Benchmark results (see unit test)

[       OK ] Strnxfrm/StrnxfrmTest.OriginalSrcDst/0 (147 ms)
[       OK ] Strnxfrm/StrnxfrmTest.OriginalSrcDst/1 (239 ms)
[       OK ] Strnxfrm/StrnxfrmTest.OriginalSrcDst/2 (1173 ms)
[       OK ] Strnxfrm/StrnxfrmTest.OriginalSrcDst/3 (9310 ms)
[       OK ] Strnxfrm/StrnxfrmTest.OriginalUnrolledSrcDst/0 (150 ms)
[       OK ] Strnxfrm/StrnxfrmTest.OriginalUnrolledSrcDst/1 (231 ms)
[       OK ] Strnxfrm/StrnxfrmTest.OriginalUnrolledSrcDst/2 (753 ms)
[       OK ] Strnxfrm/StrnxfrmTest.OriginalUnrolledSrcDst/3 (5908 ms)
[       OK ] Strnxfrm/StrnxfrmTest.ModifiedSrcDst/0 (145 ms)
[       OK ] Strnxfrm/StrnxfrmTest.ModifiedSrcDst/1 (233 ms)
[       OK ] Strnxfrm/StrnxfrmTest.ModifiedSrcDst/2 (1165 ms)
[       OK ] Strnxfrm/StrnxfrmTest.ModifiedSrcDst/3 (9420 ms)
[       OK ] Strnxfrm/StrnxfrmTest.ModifiedUnrolledSrcDst/0 (151 ms)
[       OK ] Strnxfrm/StrnxfrmTest.ModifiedUnrolledSrcDst/1 (220 ms)
[       OK ] Strnxfrm/StrnxfrmTest.ModifiedUnrolledSrcDst/2 (767 ms)
[       OK ] Strnxfrm/StrnxfrmTest.ModifiedUnrolledSrcDst/3 (5948 ms)
[       OK ] Strnxfrm/StrnxfrmTest.OriginalSrcSrc/0 (146 ms)
[       OK ] Strnxfrm/StrnxfrmTest.OriginalSrcSrc/1 (225 ms)
[       OK ] Strnxfrm/StrnxfrmTest.OriginalSrcSrc/2 (992 ms)
[       OK ] Strnxfrm/StrnxfrmTest.OriginalSrcSrc/3 (7384 ms)
[       OK ] Strnxfrm/StrnxfrmTest.OriginalUnrolledSrcSrc/0 (146 ms)
[       OK ] Strnxfrm/StrnxfrmTest.OriginalUnrolledSrcSrc/1 (221 ms)
[       OK ] Strnxfrm/StrnxfrmTest.OriginalUnrolledSrcSrc/2 (732 ms)
[       OK ] Strnxfrm/StrnxfrmTest.OriginalUnrolledSrcSrc/3 (6043 ms)
[       OK ] Strnxfrm/StrnxfrmTest.ModifiedSrcSrc/0 (145 ms)
[       OK ] Strnxfrm/StrnxfrmTest.ModifiedSrcSrc/1 (247 ms)
[       OK ] Strnxfrm/StrnxfrmTest.ModifiedSrcSrc/2 (1170 ms)
[       OK ] Strnxfrm/StrnxfrmTest.ModifiedSrcSrc/3 (9286 ms)
[       OK ] Strnxfrm/StrnxfrmTest.ModifiedUnrolledSrcSrc/0 (151 ms)
[       OK ] Strnxfrm/StrnxfrmTest.ModifiedUnrolledSrcSrc/1 (235 ms)
[       OK ] Strnxfrm/StrnxfrmTest.ModifiedUnrolledSrcSrc/2 (757 ms)
[       OK ] Strnxfrm/StrnxfrmTest.ModifiedUnrolledSrcSrc/3 (5900 ms)

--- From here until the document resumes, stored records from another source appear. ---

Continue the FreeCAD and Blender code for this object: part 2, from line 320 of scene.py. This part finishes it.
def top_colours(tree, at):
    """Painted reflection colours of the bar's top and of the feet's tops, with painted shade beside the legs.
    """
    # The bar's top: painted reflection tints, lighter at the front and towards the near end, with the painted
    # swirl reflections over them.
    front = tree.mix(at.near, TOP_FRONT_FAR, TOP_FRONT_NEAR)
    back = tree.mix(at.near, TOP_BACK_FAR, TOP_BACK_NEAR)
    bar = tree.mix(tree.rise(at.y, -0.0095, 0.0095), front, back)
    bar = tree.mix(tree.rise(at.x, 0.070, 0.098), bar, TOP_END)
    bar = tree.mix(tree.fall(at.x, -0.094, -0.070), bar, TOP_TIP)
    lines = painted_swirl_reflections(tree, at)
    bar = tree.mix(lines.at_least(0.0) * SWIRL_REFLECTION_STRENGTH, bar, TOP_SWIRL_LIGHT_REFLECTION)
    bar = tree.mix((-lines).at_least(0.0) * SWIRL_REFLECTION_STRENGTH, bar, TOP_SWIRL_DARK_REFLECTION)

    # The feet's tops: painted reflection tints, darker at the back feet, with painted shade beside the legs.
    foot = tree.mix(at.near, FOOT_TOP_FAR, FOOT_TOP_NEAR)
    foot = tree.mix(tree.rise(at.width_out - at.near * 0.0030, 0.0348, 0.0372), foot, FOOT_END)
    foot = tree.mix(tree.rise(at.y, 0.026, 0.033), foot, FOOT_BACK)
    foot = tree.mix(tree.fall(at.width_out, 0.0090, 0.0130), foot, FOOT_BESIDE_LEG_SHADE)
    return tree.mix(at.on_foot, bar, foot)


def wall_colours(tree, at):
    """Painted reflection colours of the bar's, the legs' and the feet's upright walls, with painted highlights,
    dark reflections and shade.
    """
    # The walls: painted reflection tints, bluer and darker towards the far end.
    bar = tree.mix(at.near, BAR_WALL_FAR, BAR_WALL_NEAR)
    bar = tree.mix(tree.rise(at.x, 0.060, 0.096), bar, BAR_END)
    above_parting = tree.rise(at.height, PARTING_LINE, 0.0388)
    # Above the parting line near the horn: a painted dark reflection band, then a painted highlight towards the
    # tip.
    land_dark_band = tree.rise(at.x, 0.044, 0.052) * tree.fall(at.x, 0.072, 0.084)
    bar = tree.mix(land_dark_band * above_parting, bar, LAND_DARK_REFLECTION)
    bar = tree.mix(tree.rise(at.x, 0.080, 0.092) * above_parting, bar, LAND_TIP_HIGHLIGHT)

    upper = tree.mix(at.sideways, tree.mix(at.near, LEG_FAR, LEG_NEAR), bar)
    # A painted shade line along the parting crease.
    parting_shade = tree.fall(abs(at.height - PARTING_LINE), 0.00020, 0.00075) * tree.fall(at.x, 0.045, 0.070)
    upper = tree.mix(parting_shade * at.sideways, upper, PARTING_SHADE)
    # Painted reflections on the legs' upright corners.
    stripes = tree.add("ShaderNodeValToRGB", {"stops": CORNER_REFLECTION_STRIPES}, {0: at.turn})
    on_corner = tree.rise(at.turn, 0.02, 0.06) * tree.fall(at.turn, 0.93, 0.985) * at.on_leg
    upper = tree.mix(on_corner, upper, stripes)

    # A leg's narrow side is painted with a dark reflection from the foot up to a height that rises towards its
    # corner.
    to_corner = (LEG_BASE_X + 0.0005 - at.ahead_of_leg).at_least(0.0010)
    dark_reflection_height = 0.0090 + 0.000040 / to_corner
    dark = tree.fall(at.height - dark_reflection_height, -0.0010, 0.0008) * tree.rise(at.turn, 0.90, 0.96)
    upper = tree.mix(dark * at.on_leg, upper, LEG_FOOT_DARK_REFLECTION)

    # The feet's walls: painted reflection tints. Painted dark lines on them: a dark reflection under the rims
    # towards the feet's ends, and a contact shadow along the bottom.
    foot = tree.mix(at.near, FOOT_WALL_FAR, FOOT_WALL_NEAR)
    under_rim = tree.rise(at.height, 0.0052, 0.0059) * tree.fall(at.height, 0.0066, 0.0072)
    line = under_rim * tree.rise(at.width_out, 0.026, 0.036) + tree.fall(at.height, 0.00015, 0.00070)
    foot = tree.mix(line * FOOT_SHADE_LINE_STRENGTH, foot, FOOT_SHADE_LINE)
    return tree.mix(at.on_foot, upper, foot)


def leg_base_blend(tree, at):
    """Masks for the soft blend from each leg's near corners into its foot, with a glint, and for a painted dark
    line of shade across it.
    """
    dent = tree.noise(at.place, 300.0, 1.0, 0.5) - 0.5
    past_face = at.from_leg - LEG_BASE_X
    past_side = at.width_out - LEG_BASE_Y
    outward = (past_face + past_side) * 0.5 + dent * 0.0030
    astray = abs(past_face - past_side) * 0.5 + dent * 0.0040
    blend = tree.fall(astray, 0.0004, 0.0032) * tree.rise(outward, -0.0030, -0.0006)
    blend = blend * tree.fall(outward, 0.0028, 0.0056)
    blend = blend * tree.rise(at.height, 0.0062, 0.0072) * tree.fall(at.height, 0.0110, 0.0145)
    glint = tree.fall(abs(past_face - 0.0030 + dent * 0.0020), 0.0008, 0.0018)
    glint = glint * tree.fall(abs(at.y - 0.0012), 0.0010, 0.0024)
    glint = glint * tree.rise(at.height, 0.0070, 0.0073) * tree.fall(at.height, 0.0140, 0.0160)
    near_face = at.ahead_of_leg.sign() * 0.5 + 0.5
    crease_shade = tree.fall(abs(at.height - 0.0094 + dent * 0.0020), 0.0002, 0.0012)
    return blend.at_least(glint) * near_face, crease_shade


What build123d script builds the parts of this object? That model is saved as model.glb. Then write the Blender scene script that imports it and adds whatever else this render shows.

Bug#16403708 SUBOPTIMAL CODE IN MY_STRNXFRM_SIMPLE()
    
    Based on a contribution from Alexey Kopytov
    
    Add benchmarking tests showing that my_strnxfrm_simple is not suboptimal
    compared to the proposed patch.
    
    However: if we take the proposed patch, and do some loop unrolling,
    we get improved results for both (src == dst) and (src != dst) transformations.

Noted in 5.7.6 changelog.

The code in my_strnxfrm_simple() was suboptimal and was improved.
Thanks to Alexey Kopytov for the patch.